When I am worried about silly things—like sharks at the beach—I think, “If only I had enough faith, I would never worry.” So I stand at the shore praying while my family cavorts happily in the water. Then I read how Gianna, despite being an accomplished physician, feared air travel and worried constantly when Pietro traveled.
There are days when work seems much more pressing or important than spending time relaxing with family or friends, and then I read of Pietro’s constant struggle with career demands and his desire to achieve balance in family life.
When I am too tired or too tempted with the tasks of the day to take the time to pray, I read Pietro’s words to Gianna while he traveled during her third pregnancy:
“Our love is true love, and if right now it has no spatial limits, neither will it have a time limit in the future. While I am so far from you, I feel it growing even more and I feel an even greater duty and need to thank the good God morning and evening and, more than at home, I dislike missing Mass even on weekdays and not saying the rosary before our Lady’s altar. This is because I have become more and more aware of the immensity of the graces the Lord has granted me in you, in Pierluigi, in Mariolina and in the little one we are awaiting.”(pg. 193)

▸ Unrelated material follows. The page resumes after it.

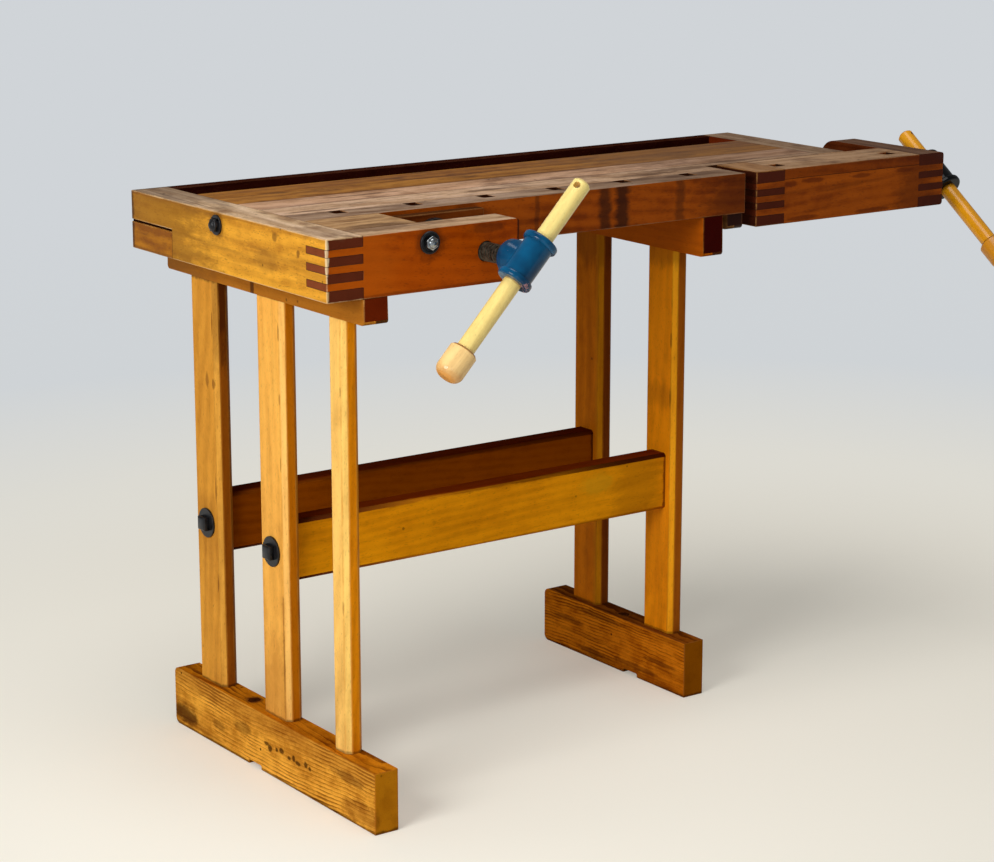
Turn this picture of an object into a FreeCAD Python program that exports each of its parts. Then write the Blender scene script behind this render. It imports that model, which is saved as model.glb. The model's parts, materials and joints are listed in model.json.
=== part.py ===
"""A woodworker's bench with a shoulder vise, a tail vise and a tool tray, as a parametric assembly."""

import FreeCAD, Part
import os
import Sketcher

# --------------------------------------------------------------------------------------------
# Driving sizes, in millimetres (angles in degrees). Everything else is worked out from these.
# Bench directions: +X runs from the shoulder vise to the tail vise, +Y to the back, +Z up.
# --------------------------------------------------------------------------------------------

SIZES = {
    # the top
    "bench_height": 820,            # floor to worktop
    "bench_depth": 532,             # front of the shoulder vise to the back board
    "slab_thickness": 60,           # front beam and laminated slab
    "end_height": 84,               # end caps, vise arm and tail vise
    "cap_thickness": 56,
    "beam_width": 52,               # the dog-hole strip along the front
    "beam_length": 776,
    "slab_length": 1010,
    "tray_edge": 441,               # from the bench front to the tray side of the slab
    "tray_floor_drop": 42,          # worktop down to the tray floor
    "tray_panel_thickness": 3,
    "tray_panel_lap": 29,           # how far the panel reaches under the slab and into the caps
    "tray_panel_inset": 2,          # panel ends set in from the caps' outer faces
    "back_board_thickness": 20,
    # dog holes
    "dog_hole_length": 20,
    "dog_hole_depth": 22,
    "dog_hole_count": 6,
    "dog_hole_pitch": 123.5,
    "first_dog_hole": 79,           # from the beam's left end to the first hole's centre
    # shoulder vise
    "arm_length": 306,
    "arm_end_rounding": 5,
    "arm_thickness": 50,
    "vise_mouth": 96,               # between the arm and the front beam
    "finger_count": 3,              # fingers of the arm, and of the tail vise's front board
    "finger_top": 14,
    "finger_gap": 10,
    "finger_between": 12,
    "front_screw_to_arm_end": 54,
    "screw_drop": 40,               # worktop down to the screw's axis
    "screw_diameter": 26,
    "screw_slack": 0.1,             # radial, in the nut
    "screw_passage_slack": 1.5,     # radial, through the wood
    "front_hub_reach": 93,          # tee centre in front of the arm
    "nut_barrel_radius": 19,
    "nut_barrel_length": 32,
    "nut_flange_radius": 27,
    "nut_flange_thickness": 6,      # let in flush with the arm's back face
    "chop_thickness": 18,
    "chop_length": 158,
    "chop_height": 79,
    "chop_drop": 5,
    "chop_reach": 72,               # the chop's left end to the screw's axis
    "chop_spacer_gap": 5,
    "jaw_gap": 0.3,                 # between closed jaw faces
    "swivel_radius": 29,
    "swivel_thickness": 9,
    "swivel_boss_radius": 21,
    "swivel_boss_length": 9,
    "pivot_radius": 9,
    "pivot_slack": 0.1,
    "pivot_end_gap": 0.4,
    "pivot_pin_radius": 2.5,
    "pivot_groove_depth": 2.5,
    # tee hubs and handles
    "tee_body_radius": 21,
    "tee_band_radius": 25,
    "tee_band_width": 10,
    "tee_run_length": 70,
    "tee_branch_length": 38,
    "tee_branch_root_radius": 14,    # the branch widens from here to its band
    "tee_branch_band_width": 11,
    "tee_band_rounding": 3.5,
    "tee_junction_fillet": 1.8,
    "tee_screw_stop": 3,            # wall left between the screw's end and the handle's bore
    "handle_diameter": 25.4,
    "handle_slack": 0.3,
    "front_handle_short_end": 132,  # tee centre to the free end
    "front_handle_long_end": 147,   # tee centre to the knob
    "tail_handle_short_end": 95,
    "tail_handle_long_end": 159,
    "front_handle_tilt": 46.7,
    "tail_handle_tilt": 36.5,
    "front_handle_roll": 32,        # the hole across it, turned about the handle
    "tail_handle_roll": 114,
    "handle_end_chamfer": 3,
    "cord_hole_diameter": 9.5,
    "cord_hole_inset": 11,
    "knob_radius": 20,
    "knob_length": 46,
    "knob_socket_depth": 30,
    "knob_neck_radius": 17,
    "knob_neck_length": 3,
    "knob_rounding": 13,
    # tail vise
    "tail_gap": 22,                 # how far the tail vise stands open
    "tail_end_clear": 70,           # right cap to the end block
    "tail_width": 95,
    "tail_jaw_length": 56,
    "tail_end_length": 53,
    "tail_end_width": 230,
    "tail_end_rounding": 30,
    "tail_corner_rounding": 5,
    "tail_front_thickness": 57,
    "tail_top_thickness": 16,
    "tail_finger_top": 18,
    "tail_finger": 10,
    "tail_running_gap": 2,
    "tail_dog_from_jaw": 73,        # jaw face to the first hole's centre
    "tail_dog_from_block": 33,      # end block back to the second hole's centre
    "tail_screw_inset": 19,         # tail vise's back face to the screw's axis
    "tail_screw_drop": 50,
    "tail_hub_reach": 60,           # tee centre beyond the end block
    "tail_screw_clear": 26,         # jaw block to the screw's inner end
    "garter_radius": 27,
    "garter_thickness": 7,
    "garter_groove_radius": 9.5,
    "garter_slack": 0.4,
    "tail_nut_radius": 17,
    "tail_nut_length": 52,
    "tail_nut_plate": 7,
    "tail_nut_plate_height": 52,
    "fixed_jaw_length": 30,
    "fixed_jaw_setback": 6,
    "runner_height": 12,
    "runner_width": 52,
    "runner_reach": 12,             # how far it stands out from the slab's notch
    "runner_slack": 0.5,
    "runner_clear": 4,
    "guide_bar_width": 40,
    "guide_bar_height": 22,
    "guide_bar_drop": 52,           # worktop down to the bar's top
    "guide_groove_run_on": 8,
    "guide_bar_behind": 77,         # tail vise's back face to the bar's centre line
    "guide_bar_clear": 20,          # jaw block to the bar's inner end
    "guide_bar_tenon": 30,
    "guide_bar_slack": 0.5,
    # trestles
    "bearer_width": 38,
    "bearer_height": 60,
    "bearer_rounding": 6,
    "right_bearer_inset": 3,        # inner face of the right bearer to the right legs' inner faces
    "foot_width": 38,
    "foot_height": 89,
    "foot_rounding": 10,
    "foot_chip_length": 34,
    "foot_chip_height": 6,
    "foot_chip_depth": 14,
    "left_foot_front": -26,
    "right_foot_front": 166,
    "left_leg_inset": 1,            # outer face of the left bearer to the left legs' outer faces
    "foot_to_leg": 9,               # outer face of the foot to the legs' outer faces
    "left_chip_place": 339,         # foot front to the chip
    "right_chip_place": 153,
    "leg_thickness": 27,
    "leg_width": 71,
    "thin_leg_width": 40,
    "leg_chamfer": 7,
    "thin_leg_front": 55,
    "front_leg_front": 214,
    "back_leg_front": 399,
    "right_leg_inset": 51,          # front beam's end to the right legs' outer faces
    "tenon_thickness": 12,
    "tenon_shoulder": 10,
    "tenon_depth": 40,
    "tenon_slack": 0.1,
    "rail_height": 89,
    "rail_thickness": 38,
    "rail_bottom": 291,
    "rail_rounding": 6,
    "top_dowel_diameter": 16,
    "top_dowel_length": 44,
    "top_dowel_clear": 27,          # tray rebate to the back dowels
    "top_dowel_pitch": 85,
    # bolts
    "bolt_diameter": 10,
    "bolt_hole_slack": 0.5,
    "bolt_washer_radius": 22,
    "washer_thickness": 3,
    "bolt_head_width": 20,
    "bolt_head_height": 9,
    "cross_nut_radius": 9,
    "cross_nut_slack": 0.2,
    "cross_nut_reach": 18,
    "cap_bolt_back": 283,
    "cap_bolt_drop": 18,
    "cap_washer_radius": 14,
    "cap_bolt_reach": 64,           # past the cap into the slab
    "arm_bolt_inset": 15,           # spacer's end to the bolt
    "arm_bolt_drop": 19,
    "arm_washer_radius": 15.5,
    "arm_bolt_reach": 60,           # past the beam into the slab
    "rail_bolt_reach": 74,          # past the leg into the rail
    "bolt_nut_past": 10,            # how far the cross nut's centre is from the bolt's end
}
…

It is this profound grace and gratefulness, this continued longing to make the other happy despite the circumstances of daily living that distinguish this saint and her husband as true beacons to modern-day married couples.
So let us ask our God, spouse, children, family, friends, co-workers and even strangers, “How can I make you happy?”
Would this one selfless question change our lives? Make us saints?
The answer is quite simply yes, yes—with God’s grace it can.